A lot of browser automation tooling feels like it was designed for its own ecosystem first and for your application second.
You end up learning a separate mental model, a separate lifecycle, and usually some kind of invisible context that makes simple things harder to reason about than they should be.
I did not want that.
When I added headless browser support to Hyperlambda, I wanted it to feel like the rest of the language. I wanted a small set of explicit operations that I could combine in predictable ways. Connect to a browser. Navigate somewhere. Wait for the page to become usable. Click, type, inspect, screenshot, close.
That is basically it.
This article is a practical walkthrough of how I use the headless browser slots in Hyperlambda.
The core idea
The model is intentionally simple.
You start by opening a browser session. That returns a session_id.
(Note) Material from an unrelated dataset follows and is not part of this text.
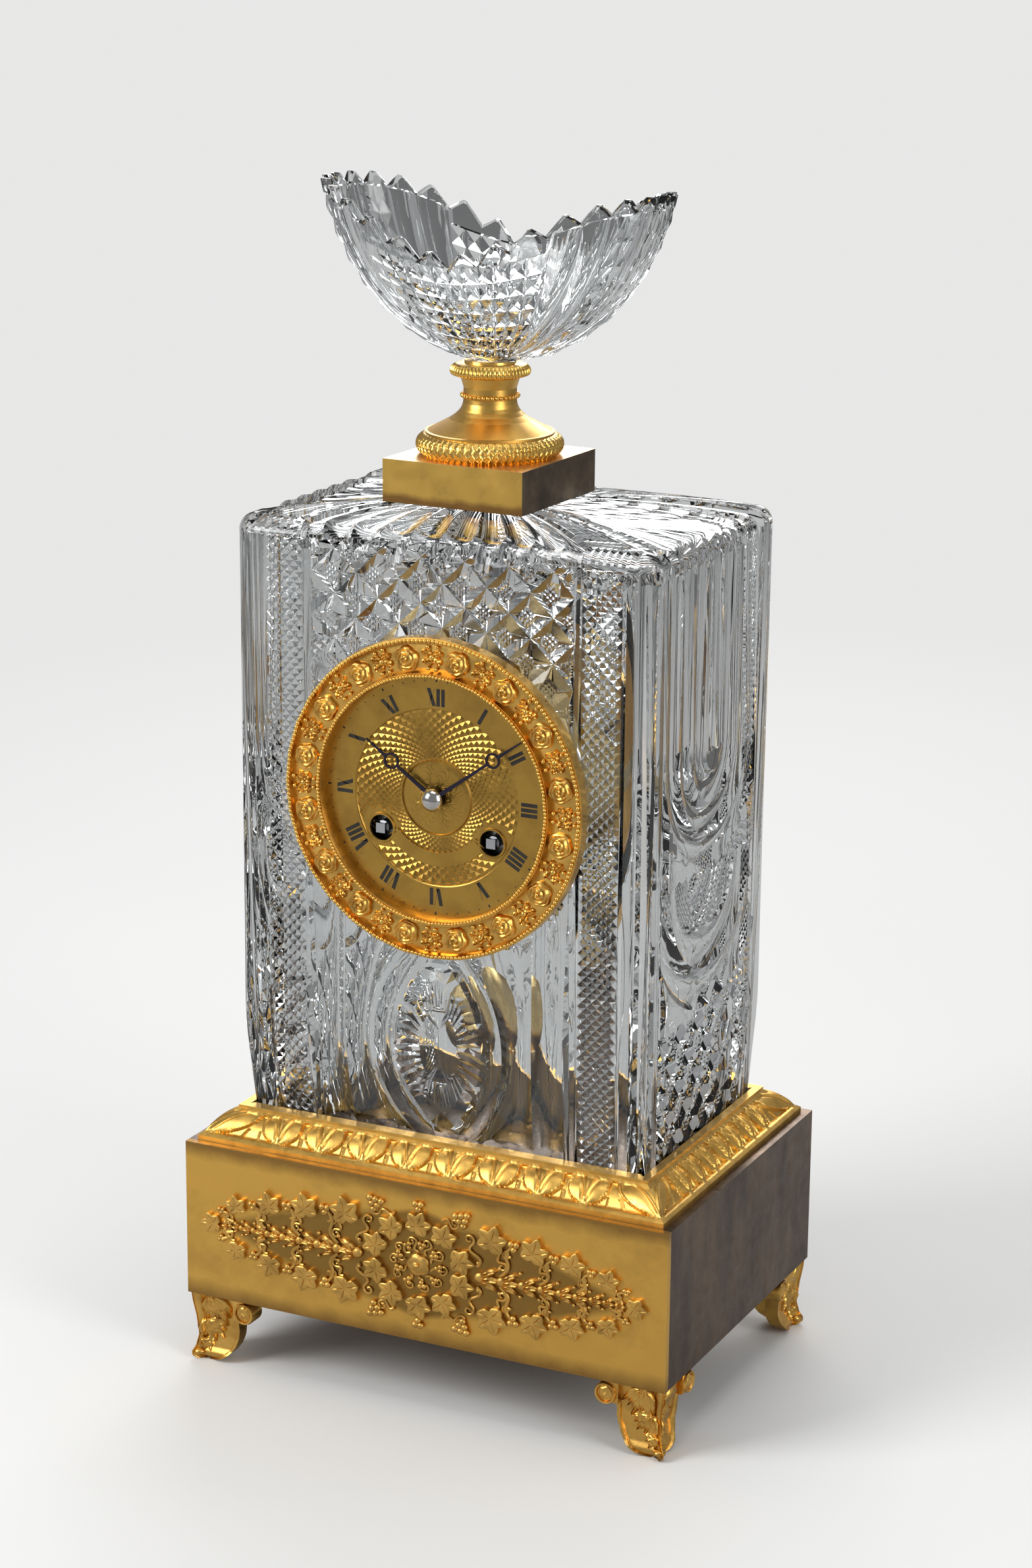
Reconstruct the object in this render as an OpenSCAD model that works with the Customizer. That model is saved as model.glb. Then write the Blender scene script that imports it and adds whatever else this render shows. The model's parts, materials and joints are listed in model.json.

Then you pass that session_id into every other browser-related slot.
I like this because there is no hidden browser object, no ambient scope, and no guessing about where state lives.
The flow is visible.
- Connect
- Navigate
- Wait
- Interact
- Read state
- Save a screenshot if needed
- Close
Here is the smallest possible example.
.session_id
set-value:x:@.session_id
puppeteer.connect
puppeteer.goto:x:@.session_id
url:"https://ainiro.io"
puppeteer.title:x:@.session_id
puppeteer.close:x:@.session_id
If you understand that pattern, everything else builds on top of it.
How I start a browser session
The first slot I use is puppeteer.connect.
Minimal version:
.session_id
set-value:x:@.session_id
puppeteer.connect
That launches Chromium and returns a session identifier.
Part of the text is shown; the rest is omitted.